The food delivers on Niland’s trademark fishy sleight-of-hand. Why use beef to make cheeseburgers when you can season off-cuts of yellowfin tuna to make patties, then slide them into a sesame seed bun with mustard, chopped pickles and cheese?
Many of the dishes will be familiar to visiting Aussies and indeed, Niland is using many of his trusted Australian suppliers, alongside the occasional product sourced from ethical suppliers further afield, such as a Demarne turbot chop, farmed in France, served with seaweed tapenade.

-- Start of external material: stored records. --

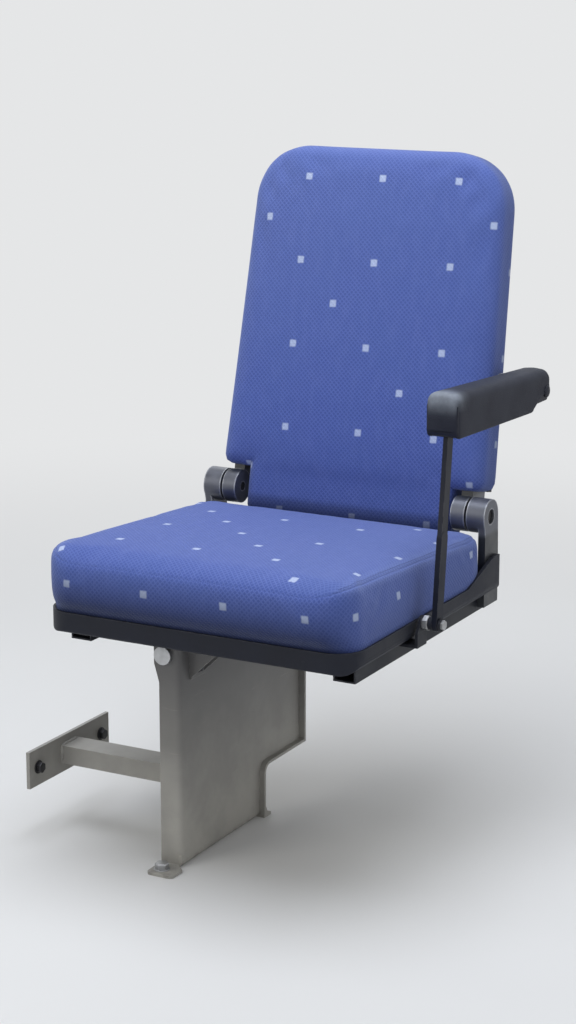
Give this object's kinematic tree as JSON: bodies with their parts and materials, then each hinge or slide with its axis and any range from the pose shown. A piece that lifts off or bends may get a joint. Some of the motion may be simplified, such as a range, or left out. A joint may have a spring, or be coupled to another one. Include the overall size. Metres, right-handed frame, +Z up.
{
  "type": "folding bus passenger seat",
  "caption": "Upholstered single seat on a wall-side steel pedestal; the cushion flips up sideways and the backrest folds forward with its armrest on a stay.",
  "frame": {"origin": "on the floor, midway between the two floor bolts of the pedestal", "axes": "+Z up, +X towards the aisle and away from the wall, the seat faces -Y"},
  "size_m": [0.546, 0.5767, 0.8759],
  "materials": {
    "pedestal_paint": "warm grey paint, satin",
    "frame_paint": "dark grey paint, satin",
    "bare_steel": "zinc plated",
    "cast_arm": "silver grey casting, satin",
    "tray_plastic": "fine moulded grain",
    "shell_plastic": "fine moulded grain",
    "moquette": "indigo moquette with a fine lattice and small pale squares",
    "armrest_plastic": "moulded",
    "armrest_skin": "soft foam skin, worn on top",
    "stay_paint": "black",
    "buffer_rubber": "black rubber"
  },
  "bodies": {
    "leg": {"pedestal": "pedestal_paint", "hinge_shaft": "bare_steel", "stop_bracket": "pedestal_paint", "stop_buffers": "buffer_rubber", "wall_tie": "pedestal_paint"},
    "seat": {"cross_member_front": "frame_paint", "cross_member_rear": "frame_paint", "side_rail_left": "frame_paint", "side_rail_right": "frame_paint", "seat_tray": "tray_plastic", "seat_cushion": "moquette", "arm_left": "cast_arm", "arm_right": "cast_arm", "hinge_pin_left": "bare_steel", "hinge_pin_right": "bare_steel", "stay_bracket": "frame_paint"},
    "back": {"back_shell": "shell_plastic", "back_pad": "moquette", "back_lug_left": "cast_arm", "back_lug_right": "cast_arm", "armrest_bracket": "cast_arm"},
    "armrest": {"armrest_body": "armrest_plastic", "armrest_pad": "armrest_skin"},
    "stay": {"stay_bar": "stay_paint"}
  },
  "joints": [
    {"name": "seat_flip", "type": "hinge", "parent": "leg", "child": "seat", "pos_m": [-0.006, 0, 0.28], "axis": [0, -1, 0], "range_deg": [0, 90]},
    {"name": "back_fold", "type": "hinge", "parent": "seat", "child": "back", "pos_m": [0.073, 0.264, 0.416], "axis": [1, 0, 0], "range_deg": [0, 96]},
    {"name": "armrest_turn", "type": "hinge", "parent": "back", "child": "armrest", "pos_m": [0.3155, 0.31141, 0.57882], "axis": [1, 0, 0], "range_deg": [-99, 0]},
    {"name": "stay_turn", "type": "hinge", "parent": "seat", "child": "stay", "pos_m": [0.3155, 0.028, 0.336], "axis": [1, 0, 0], "range_deg": [0, 62]}
  ],
  "couplings": [
    {"joint": "armrest_turn", "follows": "back_fold", "ratio": -1.03},
    {"joint": "stay_turn", "follows": "back_fold", "ratio": 0.64}
  ]
}
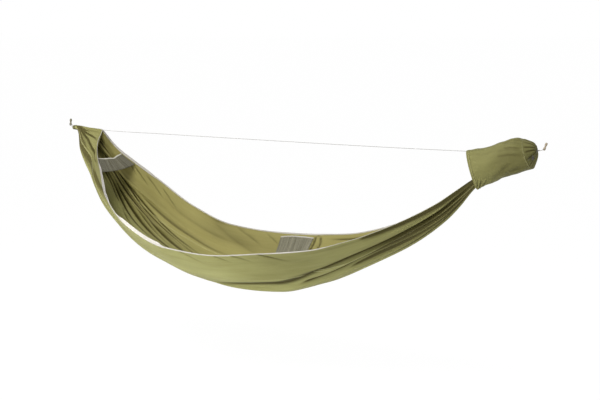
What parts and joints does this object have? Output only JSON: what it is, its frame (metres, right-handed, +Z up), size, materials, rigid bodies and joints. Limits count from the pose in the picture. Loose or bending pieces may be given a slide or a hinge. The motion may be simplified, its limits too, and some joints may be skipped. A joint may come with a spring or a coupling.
{
  "type": "camping hammock",
  "caption": "Gathered-end camping hammock with a closed head hood, taped edges, mesh pockets, ridgeline, pull-over stuff sack with cord lock, and toggle loops.",
  "frame": {"origin": "pivot of the head toggle in its cord loop, the point where the head end hangs", "axes": "+X from the head end to the foot end, +Z up, -Y the side nearest the picture's camera"},
  "size_m": [2.6834, 0.7572, 0.8505],
  "materials": {
    "olive_cloth": "thin woven cloth, satin",
    "sack_cloth": "thin woven cloth, matt",
    "grey_tape": "woven tape",
    "grey_mesh": "fine open mesh",
    "pale_elastic": "ribbed elastic",
    "grey_cord": "braided cord",
    "black_plastic": "moulded, fine grain",
    "spring_steel": "drawn wire",
    "dark_toggle": "turned and oiled, dark",
    "tan_toggle": "turned and oiled, tan"
  },
  "bodies": {
    "suspension": {"head_loop": "grey_cord", "foot_loop": "grey_cord"},
    "bed": {"centre_panel": "olive_cloth", "near_panel": "olive_cloth", "far_panel": "olive_cloth", "near_binding": "grey_tape", "far_binding": "grey_tape", "head_channel": "olive_cloth", "foot_channel": "olive_cloth", "head_whipping": "grey_cord", "foot_whipping": "grey_cord", "head_pocket_mesh": "grey_mesh", "head_pocket_hem": "pale_elastic", "wall_pocket_mesh": "grey_mesh", "wall_pocket_hem": "grey_tape", "ridgeline": "grey_cord", "ridgeline_head_knot": "grey_cord", "ridgeline_foot_knot": "grey_cord"},
    "sack": {"sack_tube": "sack_cloth", "sack_mouth_hem": "sack_cloth", "sack_end_channel": "sack_cloth", "sack_drawcord": "grey_cord"},
    "lock": {"lock_barrel": "black_plastic", "lock_spring": "spring_steel"},
    "plunger": {"lock_plunger": "black_plastic"},
    "head_toggle": {"head_toggle": "dark_toggle"},
    "foot_toggle": {"foot_toggle": "tan_toggle"}
  },
  "joints": [
    {"name": "bed_swing", "type": "hinge", "parent": "suspension", "child": "bed", "pos_m": [1.3, 0, -0.015], "axis": [1, 0, 0], "range_deg": [-40, 40]},
    {"name": "sack_slide", "type": "slide", "parent": "bed", "child": "sack", "axis": [1, 0, 0], "range_m": [0, 0.01]},
    {"name": "lock_slide", "type": "slide", "parent": "sack", "child": "lock", "axis": [-0.4695, -0.8829, 0], "range_m": [0, 0.014]},
    {"name": "plunger_press", "type": "slide", "parent": "lock", "child": "plunger", "axis": [0, 0, -1], "range_m": [0, 0.003], "stiffness_N_per_m": 300, "deforming": ["lock_spring"]},
    {"name": "head_toggle_turn", "type": "hinge", "parent": "suspension", "child": "head_toggle", "pos_m": [0, 0, 0], "axis": [0, 1, 0], "range_deg": [-35, 35]},
    {"name": "foot_toggle_turn", "type": "hinge", "parent": "suspension", "child": "foot_toggle", "pos_m": [2.662, 0, -0.007], "axis": [0, 1, 0], "range_deg": [-35, 35]}
  ]
}
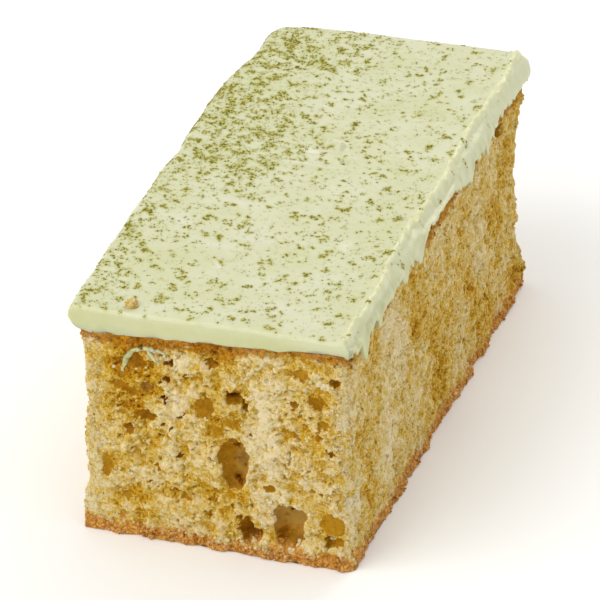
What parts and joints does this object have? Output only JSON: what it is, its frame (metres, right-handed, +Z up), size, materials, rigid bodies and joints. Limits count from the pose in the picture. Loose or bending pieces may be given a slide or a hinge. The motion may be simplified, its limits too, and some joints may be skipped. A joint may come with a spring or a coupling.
{
  "type": "iced green tea cake bar",
  "caption": "Rectangular bar of golden sponge cake with torn, open-pored cut sides, under a slab of pale green icing dusted with clumped tea powder.",
  "frame": {"origin": "centre of the bounding box, on the flat baked foot that the cake rests on", "axes": "+Y along the bar, from the shown cut end (at -Y) to the far end; +X towards the side that the knife dragged the icing over; +Z up through the icing"},
  "size_m": [0.0534, 0.112, 0.0481],
  "materials": {
    "sponge": "dry, rough golden crumb with open pores",
    "icing": "smooth set icing with a soft sheen, dusted with green tea powder"
  },
  "bodies": {
    "root": {"sponge": "sponge", "icing": "icing"}
  },
  "joints": []
}
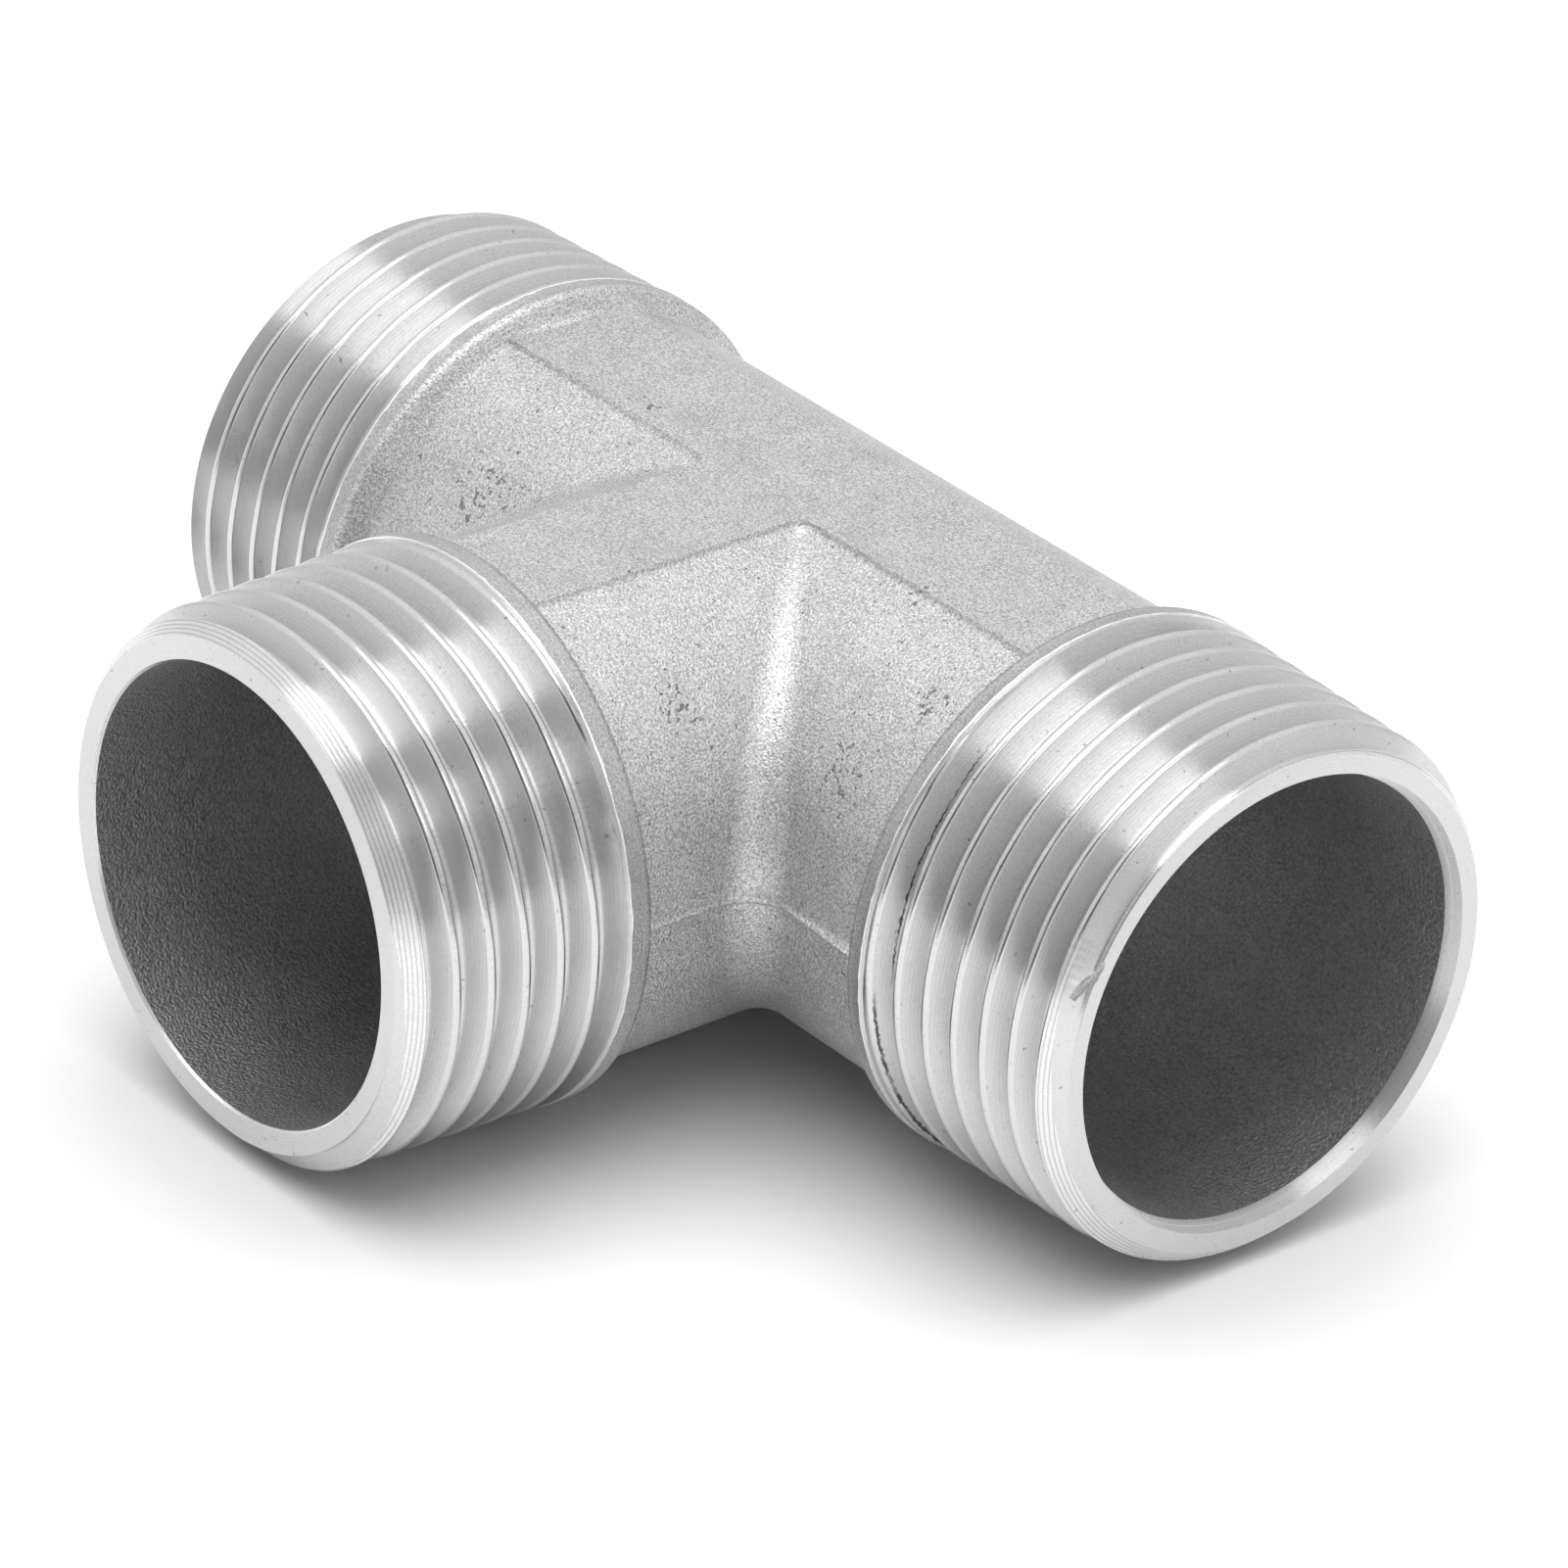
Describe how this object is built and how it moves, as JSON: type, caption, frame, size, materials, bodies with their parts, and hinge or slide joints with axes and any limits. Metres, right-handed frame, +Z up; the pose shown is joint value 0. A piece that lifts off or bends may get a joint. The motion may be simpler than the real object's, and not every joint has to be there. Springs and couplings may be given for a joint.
{
  "type": "male threaded pipe tee",
  "caption": "Cast stainless steel pipe tee with a straight run, a square branch and an outside taper thread on every end.",
  "frame": {"origin": "middle of the footprint of the whole fitting, on the surface that its three collars lie on", "axes": "+X along the run, with the longer arm at +X; the branch points along -Y; +Z up, at right angles to the flat pads"},
  "size_m": [0.08, 0.0568, 0.0333],
  "materials": {
    "stainless": "satin blasted casting with bright turned threads"
  },
  "bodies": {
    "root": {"tee_body": "stainless"}
  },
  "joints": []
}
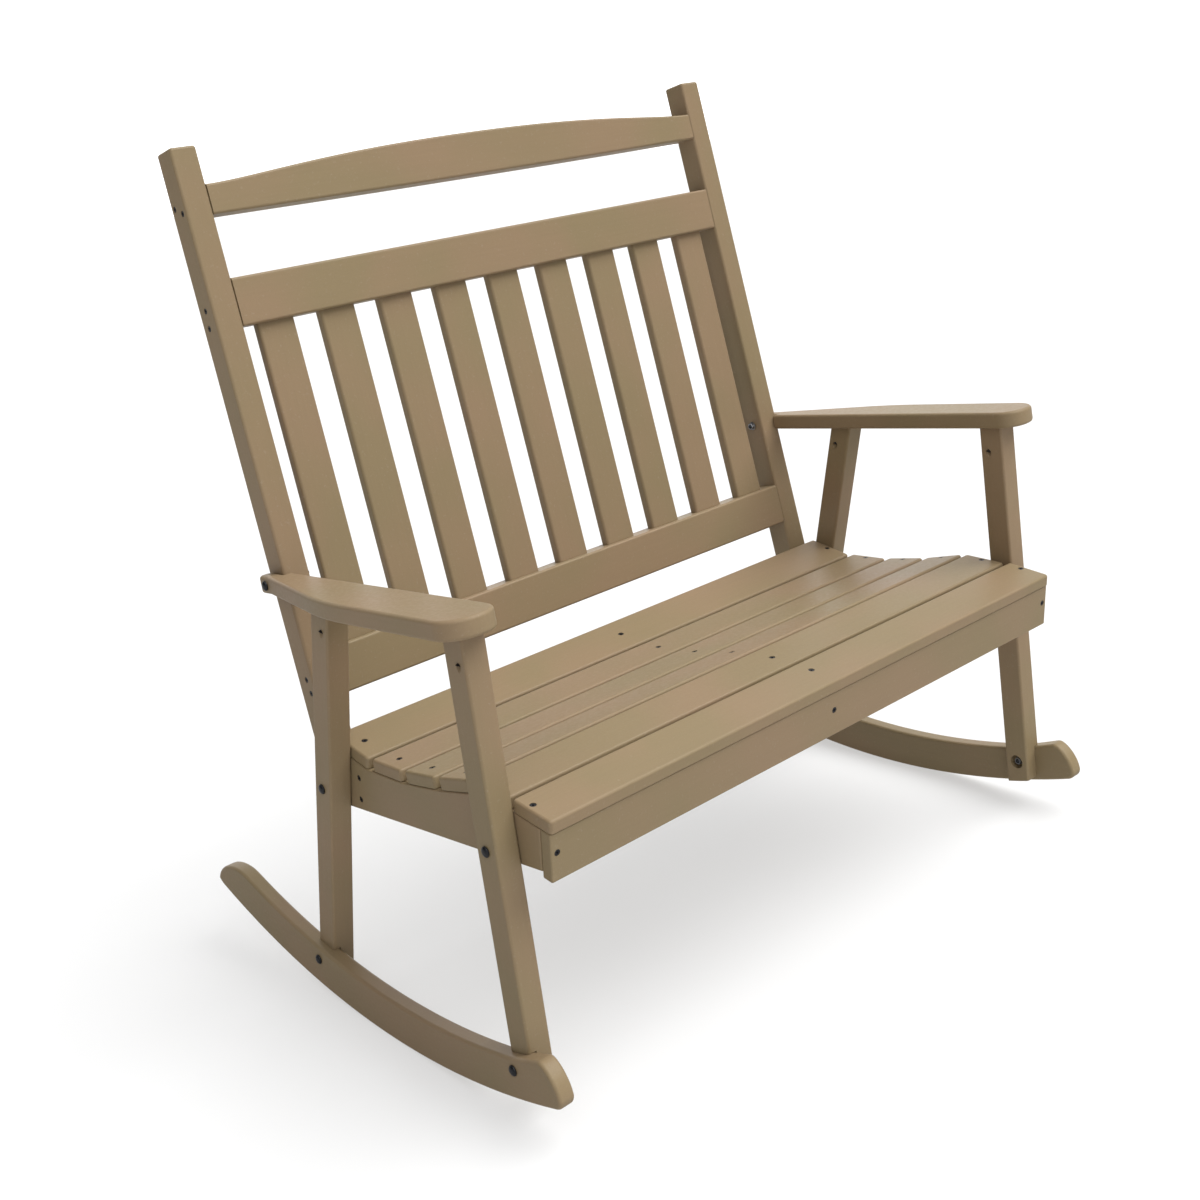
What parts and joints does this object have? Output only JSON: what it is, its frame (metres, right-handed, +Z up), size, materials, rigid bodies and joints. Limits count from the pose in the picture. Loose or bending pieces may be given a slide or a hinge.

Aquna Murray cod is all crisp skin and luscious flesh. Flaking easily, it finishes cooking as the warm plate lands on the table, complemented by smoked eel gremolata, herb salad and a lemony aioli. Mooloolaba yellowfin tuna steak tartare, eaten in crisp leaves of witlof, comes with all the traditional accompaniments, yet the tuna shines through.
After an impressive start, Fysh looks set to show Singaporeans there is far more to fish than two fillets, and more to Australian food than meat pies, macadamia nuts and pavlova.
Open breakfast daily 6.30am-10.30am; lunch daily noon-2.30pm; dinner Mon-Thu 6pm-10pm, Fri-Sun 6pm-10.30pm.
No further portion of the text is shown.